Gross Lease is when the tenant pays a fixed rent and the landlord covers most or all of the operating expenses, including property taxes, insurance, and maintenance.

Net Lease requires the tenant to pay rent plus some or all of the property’s expenses. There are several types of net leases: Single Net Lease (N), Double Net Lease (NN) and Triple Net Lease (NNN)

Percentage Lease the tenant pays a base rent plus a percentage of their business’s gross sales. This type of lease is common in retail spaces

Modified Gross Lease is a compromise between a gross lease and a net lease. The tenant pays a fixed rent along with some property expenses, while the landlord covers other expenses like property taxes and insurance.

Ground Lease involves leasing the land only, which allows the tenant to build on the property. The tenant is responsible for developing the property and pay rent for the land itself. Ground leases are often long-term, lasting several decades.

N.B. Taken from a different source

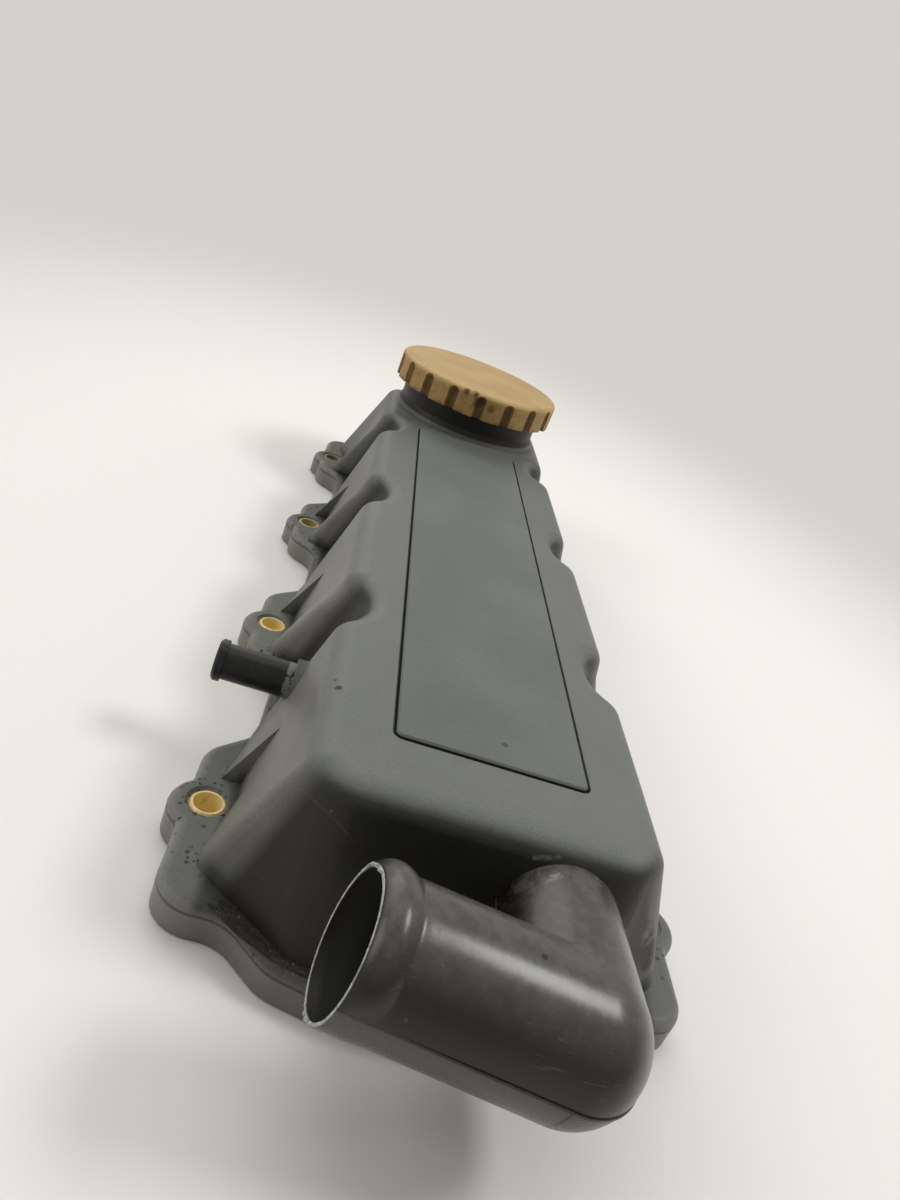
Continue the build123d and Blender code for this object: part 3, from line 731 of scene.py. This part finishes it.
def make_mouth_rim():
    """Thin pale cut edge round the elbow's mouth, torn at its upper left and at the bottom."""
    mesh = bmesh.new()
    bmesh.ops.create_circle(mesh, segments=torn_edge_segments, radius=torn_edge_inner)
    ring = bmesh.ops.extrude_edge_only(mesh, edges=list(mesh.edges))["geom"]
    for vert in (item for item in ring if isinstance(item, bmesh.types.BMVert)):
        vert.co *= torn_edge_outer / torn_edge_inner
    top = bmesh.ops.extrude_face_region(mesh, geom=list(mesh.faces))["geom"]
    for vert in (item for item in top if isinstance(item, bmesh.types.BMVert)):
        turn = atan2(vert.co.y, vert.co.x)
        torn = sum(high * max(0.0, cos(turn - place)) ** narrow for place, narrow, high in mouth_tears)
        ragged = lumps(vert.co, 1.4, 9.0)
        rise = torn_edge_height + torn * (0.5 + 1.5 * ragged) + 0.04 * ragged
        vert.co.z = max(torn_edge_least, rise)
    bmesh.ops.recalc_face_normals(mesh, faces=mesh.faces)
    seat = Matrix((elbow_front, elbow_up, outlet_way)).transposed().to_4x4()
    mesh.transform(Matrix.Translation(elbow_mouth - elbow_up * mouth_droop) @ seat)
    add_piece("mouth_rim", mesh, torn_plastic, "cover")


make_mouth_rim()


def smoothed(points, rounds):
    """Cuts the corners of an open line, so that it runs in curves."""
    for _ in range(rounds):
        cut = [points[0]]
        for start, end in zip(points, points[1:]):
            cut += [start.lerp(end, 0.25), start.lerp(end, 0.75)]
        points = cut + [points[-1]]
    return points


def spaced(points, step):
    """Points at even steps along a line, each with the way across it."""
    placed = []
    left = 0.0
    for start, end in zip(points, points[1:]):
        run = end - start
        while left <= run.length:
            placed.append((start + run.normalized() * left, Vector((run.y, -run.x)).normalized()))
            left += step
        left -= run.length
    return placed


def make_foot_grime():
    """Lumpy oily dirt that has gathered in the corner between the end walls and the flange."""
    line = spaced(smoothed([Vector(point) for point in grime_path], grime_rounds), grime_step)
    last = len(line) - 1
    mesh = bmesh.new()
    bmesh.ops.create_grid(mesh, x_segments=last, y_segments=grime_rows, size=0.5)
    for vert in mesh.verts:
        along = (vert.co.x + 0.5) * last
        share = vert.co.y + 0.5
        spot, across = line[round(along)]
        place = spot + across * (grime_width * share - grime_setback)
        coarse = lumps(place, 0.16, 4.0)
        lumpy = lumps(place, 0.9, 1.0)
        crumbly = lumps(place, 2.6, 7.0)
        swell = sin(pi * min(1.0, max(0.0, share + 0.25 * lumpy))) ** 0.6
        height = (0.28 + 0.45 * coarse + 0.40 * lumpy + 0.35 * crumbly) * swell
        faded = eased(min(along, last - along) * grime_step, 0.0, grime_fade)
        rise = max(-0.1, height * faded - 0.25 * (1.0 - faded))
        vert.co = Vector((place.x, place.y, flange_top - grime_sink + rise))
    bmesh.ops.recalc_face_normals(mesh, faces=mesh.faces)
    add_piece("foot_grime", mesh, caked_grime, "cover")


make_foot_grime()


def make_crumbs():
    """Loose-looking crumbs of caked dirt stuck to the flange: each a rough little ball."""
    mesh = bmesh.new()
    for number, (x, y, radius) in enumerate(crumbs):
        centre = Vector((x, y, flange_top))
        shift = Vector((number * 3.1, 0.0, 0.0))
        for vert in bmesh.ops.create_icosphere(mesh, subdivisions=2, radius=radius)["verts"]:
            swell = 1.0 + crumb_roughness * noise.noise(vert.co * (1.3 / radius) + shift)
            vert.co = centre + vert.co * Vector((swell, swell, swell * crumb_squash))
    bmesh.ops.recalc_face_normals(mesh, faces=mesh.faces)
    add_piece("flange_crumbs", mesh, caked_grime, "cover")


make_crumbs()


def add_floor():
    """Plain pale floor just under the sealing face."""
    mesh = bmesh.new()
    bmesh.ops.create_grid(mesh, x_segments=1, y_segments=1, size=floor_half)
    mesh.transform(Matrix.Translation((0, 0, -floor_drop)))
    data = bpy.data.meshes.new("floor")
    mesh.to_mesh(data)
    mesh.free()
    data.materials.append(floor_finish())
    floor = bpy.data.objects.new("floor", data)
    bpy.context.scene.collection.objects.link(floor)


add_floor()


def add_world():
    """Soft even light, brighter from behind the cover than from the camera's side."""
    world = bpy.data.worlds.new("studio")
    world.use_nodes = True
    sky = Shading(world.node_tree)
    slope = sky.axis(sky.node("ShaderNodeTexCoord", output="Generated"), "Y")
    light = slope.above(*world_slopes) * (world_back - world_front) + world_front
    inputs = {"Factor": sky.seen(), 2: light, 3: backdrop_strength}
    strength = sky.node("ShaderNodeMix", {"data_type": "FLOAT"}, inputs)
    background = sky.tree.nodes["Background"]
    sky.feed(background.inputs["Strength"], strength)
    sky.feed(background.inputs["Color"], (*backdrop_colour, 1.0))
    bpy.context.scene.world = world


add_world()


def add_lamp(name, place, target, size, power):
    """Soft oblong lamp that looks at a target. Its longer side is level."""
    lamp = bpy.data.lights.new(name, "AREA")
    lamp.shape = "RECTANGLE"
    lamp.size, lamp.size_y = size
    lamp.energy = power
    holder = bpy.data.objects.new(name, lamp)
    way = Vector(target) - Vector(place)
    holder.matrix_world = Matrix.Translation(place) @ way.to_track_quat("-Z", "Y").to_matrix().to_4x4()
    bpy.context.scene.collection.objects.link(holder)


for lamp_values in lamps:
    add_lamp(*lamp_values)


def add_camera():
    """Camera where the photograph was taken from, above the breather end and a little to its left."""
    lens = bpy.data.cameras.new("camera")
    lens.lens = camera_focal
    lens.sensor_width = camera_sensor
    lens.clip_start = camera_near
    camera = bpy.data.objects.new("camera", lens)
    turn = Matrix((camera_right, camera_up, camera_right.cross(camera_up))).transposed().to_4x4()
    camera.matrix_world = Matrix.Translation(camera_place) @ turn
    bpy.context.scene.collection.objects.link(camera)
    bpy.context.scene.camera = camera


add_camera()
bpy.context.scene.view_settings.view_transform = "Standard"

Absolute Net Lease is when the tenant takes on all the financial responsibilities for the property, including structural repairs. This lease is common in single-tenant buildings leased to national chains or corporate businesses.

Short-Term Lease is for a temporary or seasonal use businesses /"pop-up shops." These leases may last for a few months or a year, providing flexibility for tenants.

In order to ensure a successful commercial real estate transaction, it is important for both the landlord and tenant to understand the lease terms prior to writing and signing the perspective lease agreement.